The figures are from a report published on Friday by New Financial, a London-based thinktank. “We think it is an underestimate: we are only at the end of the beginning of Brexit,” the study stated.

New Financial said 135 firms selected Dublin as a post-Brexit base, ahead of Paris (102 firms), Luxembourg (93), Frankfurt (62) and Amsterdam (48).

Dublin was the most popular location for asset managers, while Frankfurt led in banks, and Amsterdam was top choice for brokers and trading platforms.

“Banks have moved or are moving more than £900bn in assets from the UK to the EU”--which represents “roughly 10% of the UK banking system”--“and insurance firms and asset managers have transferred more than £100bn in assets and funds,” the thinktank wrote.

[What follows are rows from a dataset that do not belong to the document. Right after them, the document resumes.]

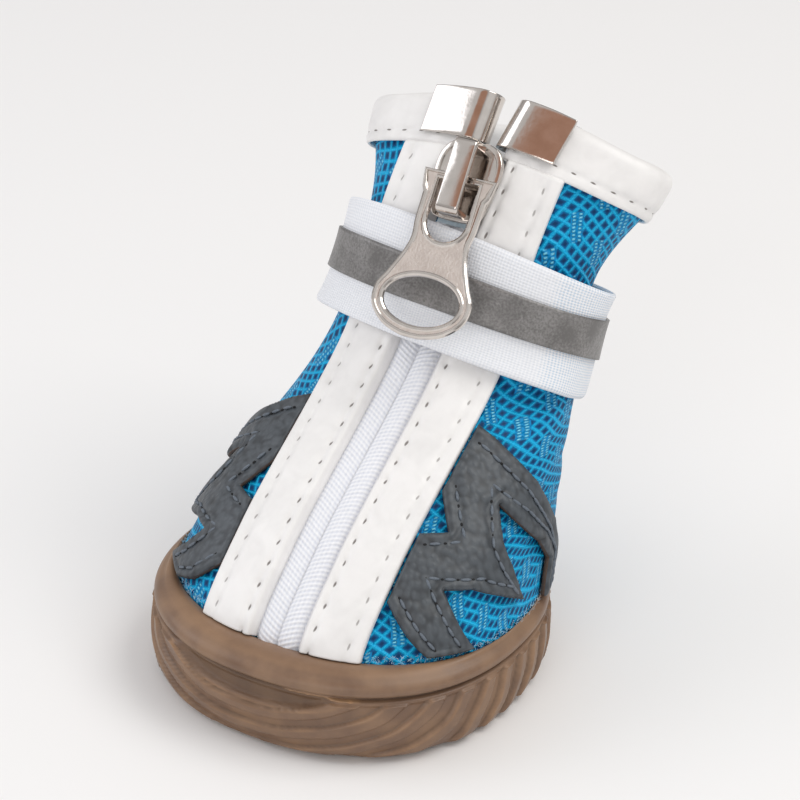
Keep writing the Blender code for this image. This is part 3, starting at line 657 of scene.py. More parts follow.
def makeOutsole():
    # The rubber cup: a round lip, the lens at the toe, the ribs that fan out from it and the torn flash
    user = {
        "columns": 560,
        "relief": 0.6 * mm,
        "lens": (-1.5, 12.5, 2.7),  # its middle, half length and depth, in millimetres
        "ribs": [12.5, 18.5, 23.8, 28.4, 32.4],  # where the first ribs begin, round from the lens's middle
        "pitch": 3.7,  # from there on
        "centre": 2.0,
        "fan": ((6.0, 0.65), (5.02, 0.544)),  # how the ribs lean away at the toe, and further round
        "flash": 0.42 * mm,
        "roll": 0.45 * mm,
        "groove": 0.79,  # its share of the lip's height
        "treadDepth": 2.2 * mm,
        "grooveDepth": 0.8 * mm,
    }
    # share of the lip's height, how far the wall stands back as a share of the depth
    tread = [(0.00, 1.00), (0.05, 0.60), (0.15, 0.30), (0.27, 0.17), (0.40, 0.10), (0.55, 0.12), (0.70, 0.19)]
    under = [(0.765, 0.45), (user["groove"], 1.05), (0.81, 0.75), (0.84, 0.25), (0.88, 0.06)]
    under += [(0.925, 0.18), (0.96, 0.55), (0.985, 1.0), (1.00, 1.45)]
    profile = [(share, depth * user["treadDepth"]) for share, depth in tread]
    profile += [(share, depth * user["grooveDepth"]) for share, depth in under]
    shares = np.linspace(0, 2, user["columns"], endpoint=False)
    across, along = rounded(np.sin(np.pi * shares)), rounded(np.cos(np.pi * shares))
    rings, tornAndHighlit, creased = [], [], []

    def ring(inset, height):
        x = (last["soleWidth"] / 2 - inset) * across
        y = last["soleShift"] - (last["soleLength"] / 2 - inset) * along
        return np.stack((x, y, np.broadcast_to(height, x.shape)), axis=-1)

    def addRing(points, pale=0.0, dark=0.0):
        rings.append(points)
        tornAndHighlit.append(pale + 0 * shares)
        creased.append(dark + 0 * shares)

    outline = ring(0.0, 0.0)
    steps = np.linalg.norm(outline - np.roll(outline, 1, axis=0), axis=1)
    walked = np.cumsum(steps) - steps[0]
    half = steps.sum() / 2
    signed = np.where(walked <= half, walked, walked - 2 * half)
    fromLens = np.abs(signed / mm + user["centre"] * (1 - (signed / half) ** 2))
    starts = np.concatenate((user["ribs"], np.arange(user["ribs"][-1] + user["pitch"], 130, user["pitch"])))
    tornShare = ease(3.2, 4.4, signed / mm) * (1 - ease(10.5, 15.5, signed / mm))
    tornShare = tornShare + 0.5 * ease(-13, -12, signed / mm) * (1 - ease(-9, -8, signed / mm))
    lip = skin(shares, lipLevel)[:, 2]
    for edge in (14.0 * mm, 9.0 * mm, 6.0 * mm, 4.4 * mm):
        addRing(ring(edge, 0.0))
    bands = ((0, 0.1, 6), (0.1, 0.70, 34), (0.70, 0.82, 22), (0.82, 1.0, 14))
    heights = [np.linspace(low, high, count, endpoint=False) for low, high, count in bands]
    for share in np.concatenate(heights + [[1.0]]):
        depth = np.maximum(user["groove"] - 0.005 - share, 0) * lip / mm
        wander = 0.25 * ripple(3, signed / (9 * mm), share * 2)
        leans = [size * depth**power for size, power in user["fan"]]
        aside = ease(14, 34, fromLens)
        reach = np.hypot(fromLens, leans[0] * (1 - aside) + leans[1] * aside) + wander
        row = np.clip(np.searchsorted(starts, reach) - 1, 0, len(starts) - 2)
        past, width = reach - starts[row], starts[row + 1] - starts[row]
        rib = np.clip(past / 0.35, 0, 1) * (1 - 0.4 * past / width)
        rib = rib * (1 - ease(0.0, 0.5, past - 0.52 * width))
        rib = np.where(reach > starts[0], rib, 0.35)
        rib = rib * ease(0.02, 0.10, share) * (1 - ease(0.725, 0.75, share))
        lensMiddle, lensHalf, lensDepth = user["lens"]
        fromMiddle = np.hypot((signed / mm - lensMiddle) / lensHalf, depth / lensDepth) + 0.05 * wander
        sunk = (1 - ease(0.82, 1.0, fromMiddle)) * (1 - ease(0.765, user["groove"], share))
        torn = np.exp(-(((share - 0.775) / 0.012) ** 2)) * tornShare
        ragged = 0.55 + 0.45 * ripple(5, signed / (1.1 * mm)) * ripple(6, signed / (2.7 * mm))
        out = user["relief"] * (rib * (1 - sunk) - 1.2 * sunk) + user["flash"] * torn * ragged
        walls = ease(0.05, 0.15, share) * (1 - ease(0.73, 0.76, share)) * (1 - sunk)
        ridge = np.exp(-(((past - 0.4) / 0.35) ** 2)) * (reach > starts[0]) * walls
        edge = np.exp(-(((fromMiddle - 1.03) / 0.04) ** 2)) * (depth > 0.3)
        foot = np.exp(-(((width - past) / 0.3) ** 2)) + np.exp(-(((past + 0.1) / 0.3) ** 2)) * (past < 0.2)
        foot = np.clip(foot, 0, 1) * (reach > 4) * walls
        # Painted highlight along the ribs' raised edges and round the lens rim, its strength wandering a
        # little
        paintedHighlight = (0.3 * ridge + 0.4 * edge) * (0.6 + 0.4 * ripple(8, signed / (4 * mm), share * 5))
        inGroove = np.exp(-(((share - user["groove"]) / 0.012) ** 2)) * (1 - tornShare)
        # Painted shade at the ribs' feet, in the lens recess (deepest towards its middle) and in the groove
        # under the lip, except where the flash is torn
        dark = 0.4 * foot + 0.35 * sunk + 0.25 * sunk * (1 - fromMiddle) + 0.8 * inGroove
        wall = ring(float(eased(profile, share)[0]) - out, share * lip)
        addRing(wall, np.clip(1.1 * torn * ragged + paintedHighlight, 0, 1), np.clip(dark, 0, 1))
    outer, inner = rings[-1], offSkin(shares, lipLevel, gap + 0 * shares)
    rise = np.minimum(0.25 * np.linalg.norm(inner - outer, axis=1), user["roll"])
    # The lip's rounded top, painted a little paler as highlight
    for t in (0.15, 0.3, 0.5, 0.7, 0.85, 0.95):
        rolled = outer * (1 - t) + inner * t
        rolled[:, 2] += rise * 4 * t * (1 - t)
        addRing(rolled, 0.12)
    for level in np.linspace(lipLevel, 0.0, 8):
        addRing(offSkin(shares, level, gap + 0 * shares))
    rings[-1][:, 2] = last["floorHeight"]
    rows, columns = len(rings), user["columns"]
    middles = [[0, last["soleShift"], 0.0], [0, rings[-1][:, 1].mean(), last["floorHeight"]]]
    points = np.vstack(rings + [middles])
    faces = gridFaces(rows, columns, around=True).tolist()
    beside = (np.arange(columns) + 1) % columns
    faces += [[rows * columns, beside[i], i] for i in range(columns)]
    top = (rows - 1) * columns
    faces += [[rows * columns + 1, top + i, top + beside[i]] for i in range(columns)]
    values = {"tornAndHighlit": np.concatenate(tornAndHighlit + [[0, 0]]), "creased": np.concatenate(creased + [[0, 0]])}
    mesh = makeMesh("outsole", points, faces, values=values)
    outwards(mesh)
    return finishPiece(makeObject("rubberOutsole", mesh, gumRubber), "gum_rubber", "outsole")


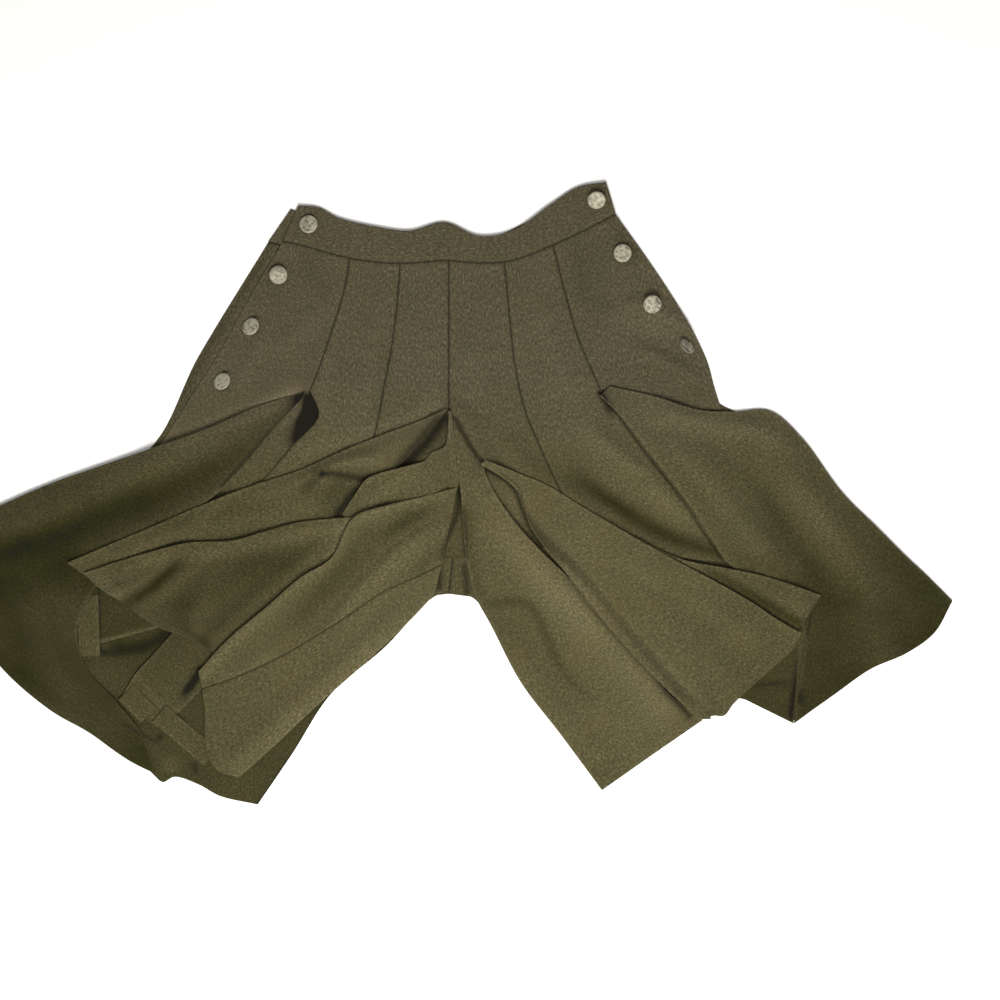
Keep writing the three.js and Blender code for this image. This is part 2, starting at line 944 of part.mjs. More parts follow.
const table = () => 0;
layLayer([backLeft, backRight, backBand], table);
layLayer([...pleatUnderlays, riseFront, ...riseBack, ...hemLeaves, underPleatRight]);
layLayer([...hemTurnUps, legLeafRight]);
layLayer([legFlapRight]);
layLayer([frontBand, ...frontPanels]);
layLayer([flareLeft, flareRight]);
layLayer([flapRightUnder, flapLeft1]);
layLayer([flapRight]);
layLayer([flapLeft1b], supportNow(closeReach));
layLayer([flapLeft2]);
layLayer([flapLeft3, flapLeft3Inner]);

// Buttons down both sides, from the waistband to the end of each side opening. Some hang over on
// their shanks: lean is how far a face rises for each millimetre along X and Y.
const buttonRows = {
  left: [
    { at: [-159, 309], lean: [0.1, -0.1] },
    { at: [-194, 251], lean: [0, 0.05] },
    { at: [-225, 191], lean: [0.4, -0.32] },
    { at: [-258, 128], lean: [0.42, -0.4] },
  ],
  right: [
    { at: [172, 337], lean: [0, 0.4] },
    { at: [202, 276], lean: [0, 0] },
    { at: [236, 217], lean: [0, 0.3] },
    { at: [275, 168], lean: [-0.95, -0.95] },
  ],
};

function buttonGeometry() {
  const radius = buttonDiameter / 2;
  const rim = buttonHeight * 0.75;
  const profile = [
    [0, 0],
    [radius * 0.8, 0],
    [radius, rim * 0.5],
    [radius * 0.93, rim],
    [radius * 0.72, rim * 0.86],
    [0, buttonHeight],
  ];
  const points = profile.map(([r, y]) => new THREE.Vector2(r, y));
  const geometry = new THREE.LatheGeometry(points, buttonSides);
  geometry.rotateX(Math.PI / 2);
  return geometry;
}

// A button rests on the cloth under it, tilted as that cloth is and by its own lean.
function seatButton(button, { at: [x, y], lean }) {
  const heightAt = (px, py) => {
    const column = Math.round((px - mapMin.x) / mapPitch);
    const row = Math.round((py - mapMin.y) / mapPitch);
    return highest[row * mapSize.x + column];
  };
  const span = buttonDiameter / 2;
  const slopeX = lean[0] + (heightAt(x + span, y) - heightAt(x - span, y)) / buttonDiameter;
  const slopeY = lean[1] + (heightAt(x, y + span) - heightAt(x, y - span)) / buttonDiameter;
  const upright = new THREE.Vector3(0, 0, 1);
  const normal = new THREE.Vector3(-slopeX, -slopeY, 1).normalize();
  button.quaternion.setFromUnitVectors(upright, normal);
  const point = new THREE.Vector3();
  const places = button.geometry.attributes.position;
  let lift = 0;
  for (let k = 0; k < places.count; k += 1) {
    point.fromBufferAttribute(places, k).applyQuaternion(button.quaternion);
    lift = Math.max(lift, heightAt(x + point.x, y + point.y) - point.z);
  }
  button.position.set(x, y, lift + seamGap);
}

for (const [side, places] of Object.entries(buttonRows)) {
  places.forEach((place, k) => {
    const button = addMesh(`button_${side}_${k + 1}`, buttonGeometry(), pewter);
    seatButton(button, place);
  });
}

export default skort;
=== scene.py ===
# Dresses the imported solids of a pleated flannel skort, laid flat with its front up.
#
# Tables are in millimetres: X across the garment, Y from the hems to the waist, Z up from the
# table. Meshes are written in metres. Each sheet of cloth is a table of sections, laid layer
# after layer on a map of the highest cloth so far.
import math

import bpy
import numpy as np
from mathutils import Matrix, Vector


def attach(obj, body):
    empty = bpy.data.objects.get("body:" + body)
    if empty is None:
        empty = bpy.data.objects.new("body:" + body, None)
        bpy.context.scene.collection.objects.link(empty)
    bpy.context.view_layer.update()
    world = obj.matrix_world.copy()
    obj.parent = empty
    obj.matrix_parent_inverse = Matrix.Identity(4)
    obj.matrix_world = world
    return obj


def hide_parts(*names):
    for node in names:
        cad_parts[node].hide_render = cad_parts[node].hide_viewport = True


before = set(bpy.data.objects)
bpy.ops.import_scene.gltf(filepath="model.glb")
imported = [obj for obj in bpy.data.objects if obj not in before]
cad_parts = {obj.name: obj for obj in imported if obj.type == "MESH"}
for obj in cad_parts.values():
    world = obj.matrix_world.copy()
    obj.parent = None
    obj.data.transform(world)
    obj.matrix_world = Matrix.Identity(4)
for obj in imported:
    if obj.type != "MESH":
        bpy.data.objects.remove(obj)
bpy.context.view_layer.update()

print("frame loaded:", len(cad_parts), "nodes")

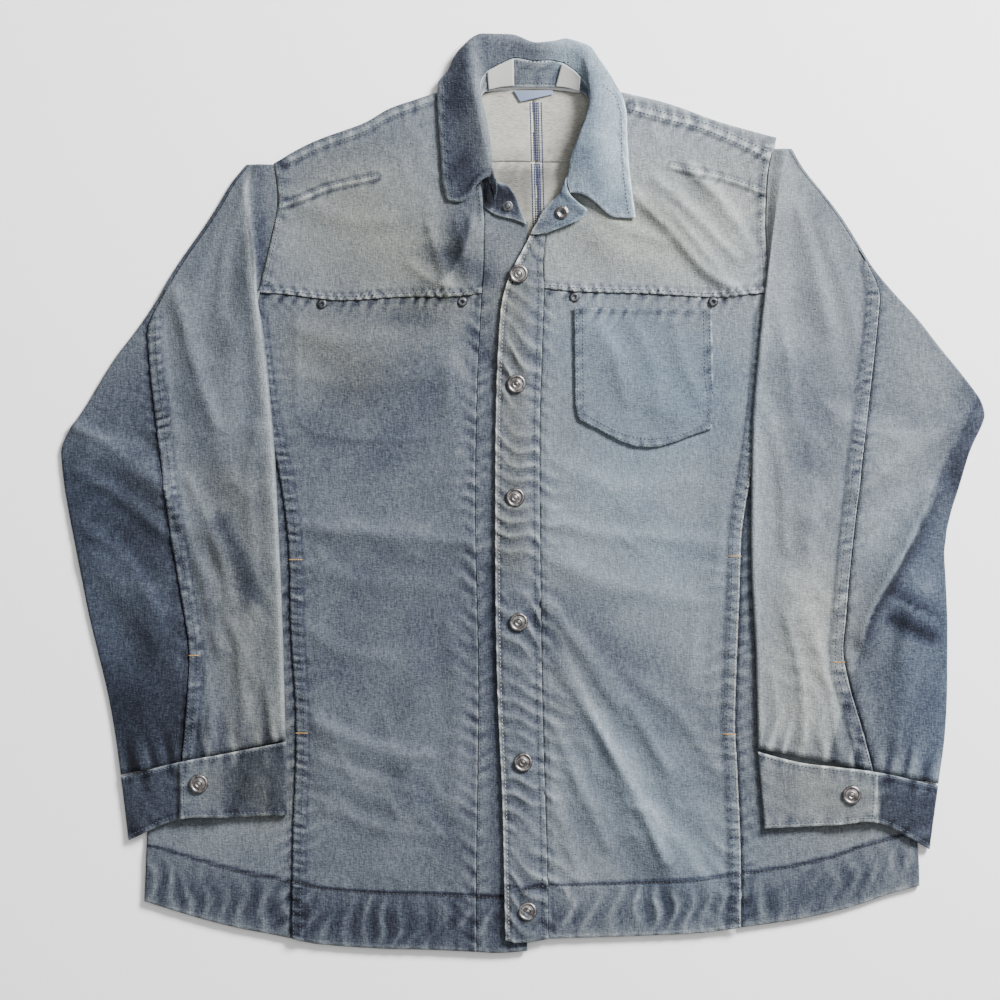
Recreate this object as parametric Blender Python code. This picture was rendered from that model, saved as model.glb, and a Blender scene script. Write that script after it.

“In the longer-term, we expect Frankfurt to be the ‘winner’ in terms of assets, and Paris in terms of jobs.”

New Financial had tracked 269 firm relocations from the UK to the EU in a March 2019 report.

Two-way traffic

With Brexit, British financial firms have lost out on access to the single European market and EU rivals no longer have automatic cross-border access to the British market.

Many EU financial outfits have set up a new presence in the UK. But the number of firms is smaller than previously expected and they will create relatively few jobs in Britain, the thinktank reckoned.

Out of 1,448 EU financial firms temporarily registered to operate in the UK, only “around 300 to 500 mainly smaller firms” are expected to apply for permanent authorisation, New Financial forecast. That is “much lower than the prevailing forecasts of around 1,000.”